L.N.: All in all, we can say that after two hundred years it was you, who galvanized life again into the monastery in Salföld.

GY.S.: This kernis has been a living tradition for 31 years now, 2019 was the thirtieth anniversary. The booklet also contains a Gregorian chant in Hungarian, which some of the pilgrims already know, and we teach others too. Father Teodóz Jáki, who discovered us in 2003 and said that he would come every year, even if we were not called, was a great help in teaching. That's what happened until his death. He was such an enthusiastic organizing personality! In addition to Gregorian Chant, he encouraged us to sing the most archaic folksongs and taught us beautiful Csango-Hungarian songs. This role has been taken over in recent years by Andrea Navratil, who sings Csango and Transylvanian prayer songs before Mass.

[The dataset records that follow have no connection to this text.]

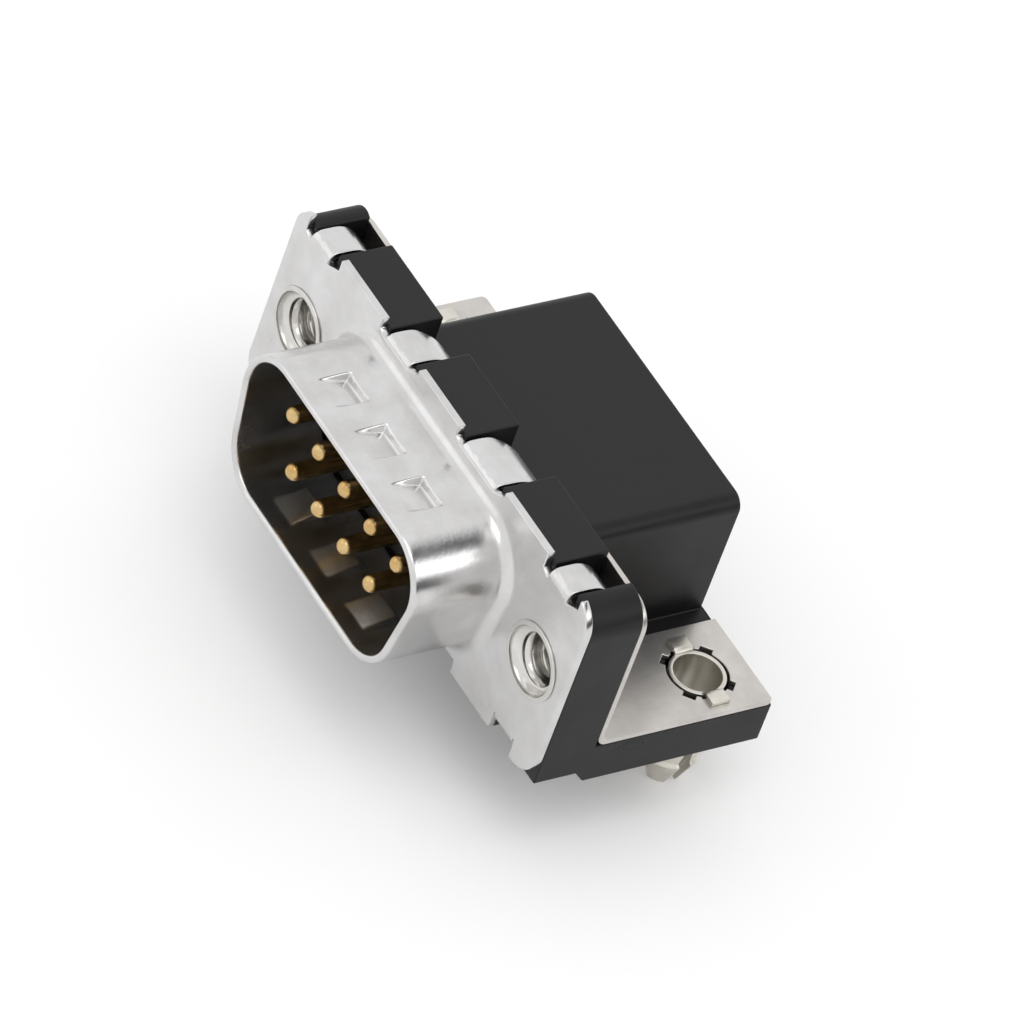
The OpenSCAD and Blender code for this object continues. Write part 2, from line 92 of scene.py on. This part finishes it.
# Tabs: middle, width, straight run between the two bends, inside radius of the hook, and how much the
# end is tapered on its left
OUTER_TABS = [(-12.95, 1.85, 0.65, 1.45, 0.12), (12.3, 1.85, 0.65, 1.45, 0.12)]
TABS_ABOVE = OUTER_TABS + [(-4.9, 2.3, 0.45, 2.7, 0.55), (3.7, 3.35, 0.45, 2.7, 0.55)]
TABS_BELOW = OUTER_TABS + [(-5.9, 2.3, 0.45, 2.7, 0.55), (5.9, 2.3, 0.45, 2.7, 0.55)]


def linear(colour):
    """The linear values of an sRGB hex colour."""
    parts = [int(colour[i:i + 2], 16) / 255 for i in (1, 3, 5)]
    return [c / 12.92 if c <= 0.04045 else ((c + 0.055) / 1.055) ** 2.4 for c in parts] + [1.0]


def add(material, kind, inputs=(), **settings):
    """Adds one node with its settings. An input holds a constant or another node's output."""
    made = material.node_tree.nodes.new("ShaderNode" + kind)
    for name, value in settings.items():
        setattr(made, name, value)
    for name, value in dict(inputs).items():
        if isinstance(value, bpy.types.NodeSocket):
            material.node_tree.links.new(value, made.inputs[name])
        else:
            made.inputs[name].default_value = value
    return made


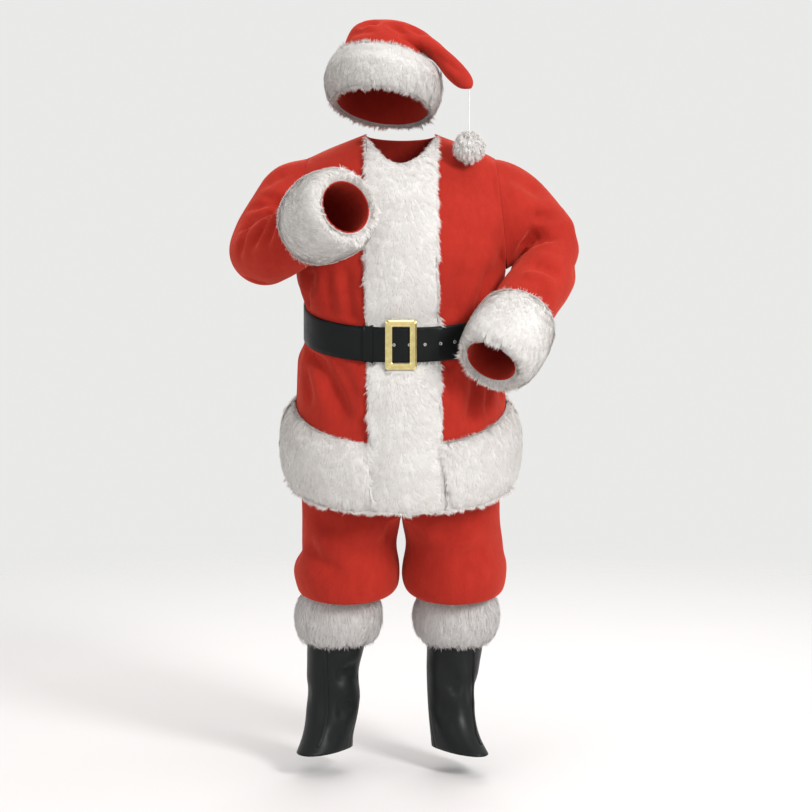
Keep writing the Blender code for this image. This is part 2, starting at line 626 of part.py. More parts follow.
class Sleeve:
    def __init__(self, hand):
        self.hand = hand
        self.side = 1 if hand == "left" else -1
        low, high = armhole_point(self.side, 0.0), armhole_point(self.side, math.pi)
        centre = (low + high) / 2
        centre.y = (armhole_point(self.side, math.pi / 2).y + armhole_point(self.side, 1.5 * math.pi).y) / 2
        up = Vector((high.x - low.x, 0, high.z - low.z)).normalized()
        self.out = Vector((self.side * up.z, 0, -self.side * up.x))
        centre += self.out * SEAM_GAP * 1.3
        points = [Vector(p) - Vector((0, 0, HOLD_HEIGHT)) for p in SLEEVE_LINE[hand]]
        facings = [(0.0, self.out)] + [(share, Vector(way).normalized()) for share, *way in SLEEVE_FACES[hand]]
        self.line = Line([centre, *points], facings, up)
        self.sizes = SLEEVE_SIZES[hand]
        self.centre, self.up = centre, up

    def fold(self, turn, share):
        depth = 0.0
        for at, round_at, spread, reach, most in SLEEVE_FOLDS[self.hand]:
            off = (turn - math.radians(round_at) + math.pi) % (2 * math.pi) - math.pi
            depth += most * math.exp(-((share - at) / spread) ** 2 - (off / math.radians(reach)) ** 2)
        return depth

    def __call__(self, turn, share):
        """A point of the sleeve's outside, turn round it and share of its length from the armhole."""
        place, tangent, up = self.line.frame(share)
        ahead = tangent.cross(up) * self.side
        start = armhole_point(self.side, turn) + self.out * SEAM_GAP * 1.3 - self.centre
        tube = smooth(share / 0.20)
        fold = self.fold(turn, share) * tube
        along_up = -(self.sizes("up", share) - fold) * math.cos(turn)
        along_ahead = (self.sizes("front", share) - fold) * math.sin(turn)
        local_up = start.dot(self.up) * (1 - tube) + along_up * tube
        local_ahead = -start.y * (1 - tube) + along_ahead * tube
        local_out = start.dot(self.out) * (1 - tube)
        return place + up * local_up + ahead * local_ahead + tangent * local_out

    def normal(self, turn, share):
        place, _, _ = self.line.frame(share)
        normal = normal_of(self, turn, max(share, 0.004), 0.02, 0.004, place)
        if share == 0.0:
            normal = (normal - self.out * normal.dot(self.out)).normalized()
        return normal


def build_sleeve(hand):
    sleeve = Sleeve(hand)
    start = CUFF_FROM[hand]
    cuff_shares = [start + (1 - start) * s for s in CUFF.stations]
    shares = [s for s in SLEEVE_SHARES if s < start - 0.02] + cuff_shares
    turns = [2 * math.pi * k / SLEEVE_COLUMNS for k in range(SLEEVE_COLUMNS)]
    outer = [[sleeve(t, s) for t in turns] for s in shares]
    normals = [[sleeve.normal(t, s) for t in turns] for s in shares]
    inner = [[p - n * PLUSH for p, n in zip(ring, ns)] for ring, ns in zip(outer, normals)]
    wall("sleeve_" + hand, flat(outer), flat(inner),
         grid_faces(len(shares), SLEEVE_COLUMNS, closed=True), "plush")

    cuff_outer, cuff_inner = [], []
    for station, share, ring, ns in zip(CUFF.stations, cuff_shares, outer[-len(cuff_shares):],
                                        normals[-len(cuff_shares):]):
        place, tangent, _ = sleeve.line.frame(share)
        pile, lip = CUFF("pile", station), CUFF("lip", station)
        to_body = Vector((-place.x, -place.y, 0)).normalized()
        press = [1 - CUFF_PRESSED[hand] * max(n.dot(to_body), 0.0) for n in ns]
        cuff_outer.append([p + n * pile * soft + tangent * lip for p, n, soft in zip(ring, ns, press)])
        cuff_inner.append([p + n * LIE_GAP for p, n in zip(ring, ns)])
    wall("fur_cuff_" + hand, flat(cuff_outer), flat(cuff_inner),
         grid_faces(len(cuff_shares), SLEEVE_COLUMNS, closed=True), "fur")


# ---------------------------------------------------------------- boot tops
BOOT_COLUMNS = 16
BOOT_LEVELS = [0.058, 0.085, 0.125, 0.185, 0.245, 0.290, *BOOT_FUR.stations, BOOT_RIM]
BOOT_FRONT = (-4, 4)         # columns of the boot's front panel, from its inner to its outer seam


def boot(hand, turn, level):
    side = 1 if hand == "left" else -1
    table = BOOTS[hand]
    x, y = section(turn, table("width", level), table("front", level), table("back", level), 2.1)
    toe = math.radians(table("turn", level))
    return Vector((side * (table("x", level) + x * math.cos(toe) - y * math.sin(toe)),
                   table("y", level) + x * math.sin(toe) + y * math.cos(toe), level - HOLD_HEIGHT))


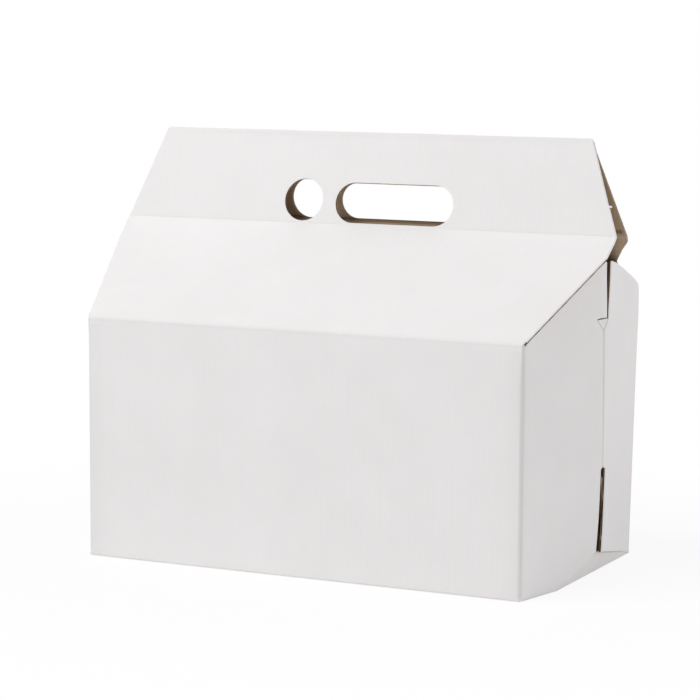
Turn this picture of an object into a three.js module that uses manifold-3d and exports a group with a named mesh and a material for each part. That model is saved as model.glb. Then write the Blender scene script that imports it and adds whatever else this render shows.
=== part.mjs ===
// Carry-out chicken box with a gable lid, folded from white-faced E-flute board.
// Frame in millimetres: +X along the front wall, +Y to the back, +Z up, origin at the centre of the base.
// Every panel is a flat plate whose outline is drawn in the middle of the board's thickness, and every
// fold is a round bead as thick as the board, so the outside of a fold is rounded like real board.
import * as THREE from 'three';
import * as BufferGeometryUtils from 'three/addons/utils/BufferGeometryUtils.js';
import Module from 'manifold-3d';

const wasm = await Module();
wasm.setup();

// The board
const BOARD = 1.5;
const HALF_BOARD = BOARD / 2;
const FOLD_SIDES = 12;

// The tray: outside sizes at the base, and how far the long walls and the ends lean out of them
const BASE_LENGTH = 250;
const BASE_DEPTH = 160;
const WALL_HEIGHT = 129;
const WALL_FLARE = 4;
const END_BULGE = 12;

// The ends: a front half and a back half that meet at a crease, with a slit above and below it
const CREASE_BOTTOM = 59;
const SLIT_FOOT = 137;
const SLIT_TOP = 166;
const UPPER_SLIT = 1.6;
const LOWER_SLIT = 1.6;
const RELIEF_REACH = 7;
const RELIEF_CUT = 0.6;
const TAB_SHOULDER_RISE = 15;
const TAB_MIDDLE_Y = 45;
const TAB_MIDDLE_DROP = 6;
const TAB_CORNER_RADIUS = 7;
const TAB_CORNER_STEPS = 5;

// The web corner that folds the front half of each end up from the base
const WEB_APEX_Y = 43;
const WEB_RISE = 13;
const WEB_TOP_Y = 1.5;
const GLUE_TOP = 54;
const GLUE_REACH = 68;

// The lid: roof panels that rise to the handle folds, and two handle panels that meet at the ridge
const HANDLE_FOLD_HEIGHT = 180;
const HANDLE_FOLD_Y = 8.4;
const HANDLE_HEIGHT = 49.5;
const RIDGE_HALF_LENGTH = 125.75;
const RIDGE_INSIDE_GAP = 2;
const FOLD_HALF_LENGTH = 144;
const EAR_HALF_LENGTH = 145;
const EAR_DEPTH = 5.5;
const FRONT_EAR_FOOT = 20;
const BACK_NECK = 26;
const TUCK_LENGTH = 25;
const TUCK_LEAN = 2.5;
const TUCK_HALF_LENGTH = 115;
const TUCK_CORNER = 14;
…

L.N.: What do you think about the future of the Salföld Masses?

GY.S.: It would be good to present a Mass in the old rite, or at least an ad orientem Mass, that is similar to the medieval liturgy. It didn’t even occur to us for a long time, but then there was a growing desire in many of us. This has mostly happened on the thirtieth anniversary, but hopefully not for the last time. Unfortunately, there are hardly any priests who still know the old rite, not to even mention Latin. It would be great to find someone at least, who would celebrate “ad absidem” - not towards the believers, but turning in the same direction with the believers, towards the eastern sanctuary - , to present the sacrifice that is not to the believers but for God. In the future, in line with the spirit of the place, we also want to revive this tradition. My old desire is even that a masterpiece of 18th century Hungarian literature, the school drama about the life of St. Paul the Hermit, entitled Paul, may once be premiered here, but so far I have not been able to find a theater company.